Wow. She laid it out there. Good for her and yet scary. People might actually start liking the Republicans again! :)

Timothy Kincaid
March 25th, 2009 | LINK

Swampfox,

According to a Salon article,

While at Dartmouth she secretly taped meetings of the campus Gay Students Association, and sent copies to participants’ parents. In the Dartmouth Review she denounced the GSA as “cheerleaders for latent campus sodomites.”

I don’t know if that is actually true but if so I think we can safely assume that she doesn’t support marriage equality.

Timothy Kincaid
March 25th, 2009 | LINK

Rory O’Connor repeats the story but reports “In 1997, more than a decade later, she wrote an article in the Washington Post detailing how she had changed her views in light of her brother Curtis’ coming out as gay.”

However, I’ve not seen a great deal of improvement. She was harshly critical of the Lawrence v. Texas decision and was a cheerleader for Bush’s efforts on the FMA.

From a July 7, 2003 eblast:

I am here to report to you that there is trouble in River City.

Why? Consider the response President–no, candidate–George Bush gave recently when a reporter pressed him on whether he supported amending the Constitution to ban gay marriage: “I don’t know if it’s necessary yet. Let’s let the lawyers look at the full ramifications of the recent Supreme Court hearing. What I do support is the notion that marriage is between a man and a woman.”

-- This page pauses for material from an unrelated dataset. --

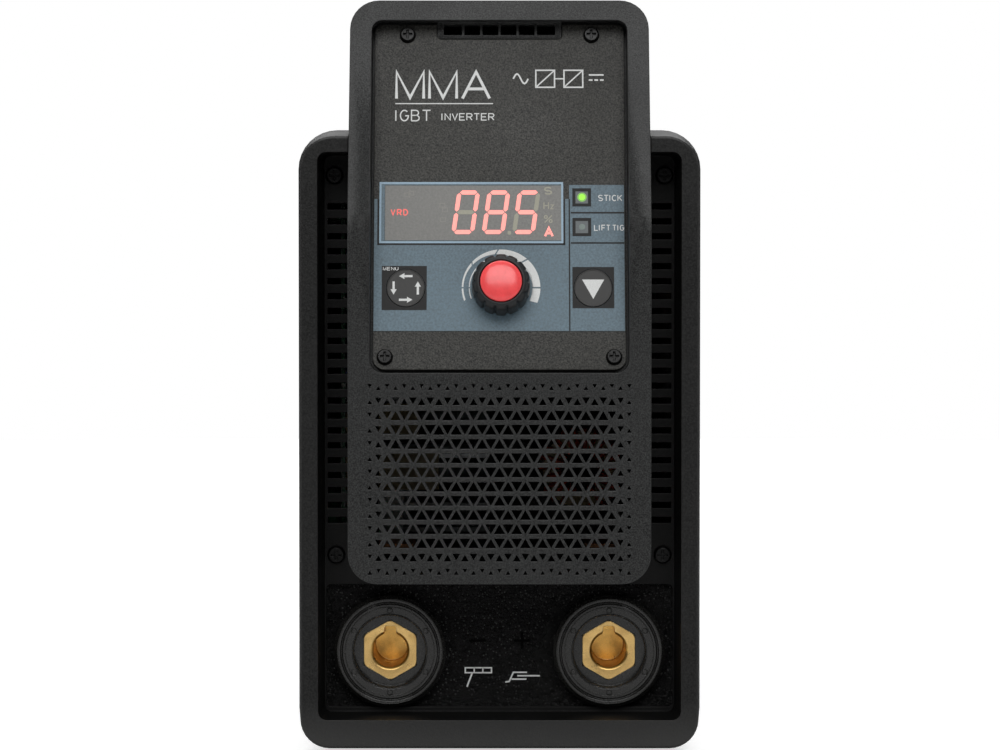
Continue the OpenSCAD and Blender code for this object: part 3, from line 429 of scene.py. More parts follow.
def rounded_copy(node, name, width, segments, slot, body="case", material=None, wanted=None,
                 reshape=None):
    """A copy of a CAD node with its flat faces whole again and its sharp edges rounded.

    Width is in millimetres. Wanted picks the edges, and reshape moves a corner beforehand.
    """
    shape = bmesh.new()
    shape.from_mesh(frame["nodes"][node].data)
    bmesh.ops.remove_doubles(shape, verts=shape.verts, dist=0.002 * MM)
    bmesh.ops.dissolve_limit(shape, angle_limit=FLAT_BELOW, verts=shape.verts,
                             edges=shape.edges, use_dissolve_boundaries=False)
    if reshape:
        for vertex in shape.verts:
            vertex.co = reshape(vertex.co)
    picked = [e for e in shape.edges if is_sharp(e) and (not wanted or wanted(e))]
    bmesh.ops.bevel(shape, geom=picked, offset=width * MM, offset_type="OFFSET",
                    segments=segments, profile=0.5, affect="EDGES", clamp_overlap=True)
    mesh = bpy.data.meshes.new(name)
    shape.to_mesh(mesh)
    shape.free()
    shade(mesh)
    copy = add_object(name, mesh)
    level = copy.modifiers.new("flat_faces", "WEIGHTED_NORMAL")
    level.keep_sharp = True
    return attach(copy, body, slot, material or slot, node)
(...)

On the heels on one of the most outrageous Supreme Court decision in decades, which established a Constitutional right to homosexual sodomy, the President fumbled. He punted. He referenced his lawyers. Not good.

Swampfox
March 26th, 2009 | LINK

Timothy, I did know of her escapades while she was at Dartmouth and her so-called subsequent change of heart when her brother came out. I did not know that she was harshly critical of the Lawrence v Texas decision.

kmorrison
April 12th, 2009 | LINK

As a McCain supporter it’s fun to see Meagan McCain show that same spark that her father has in a new and fresh way.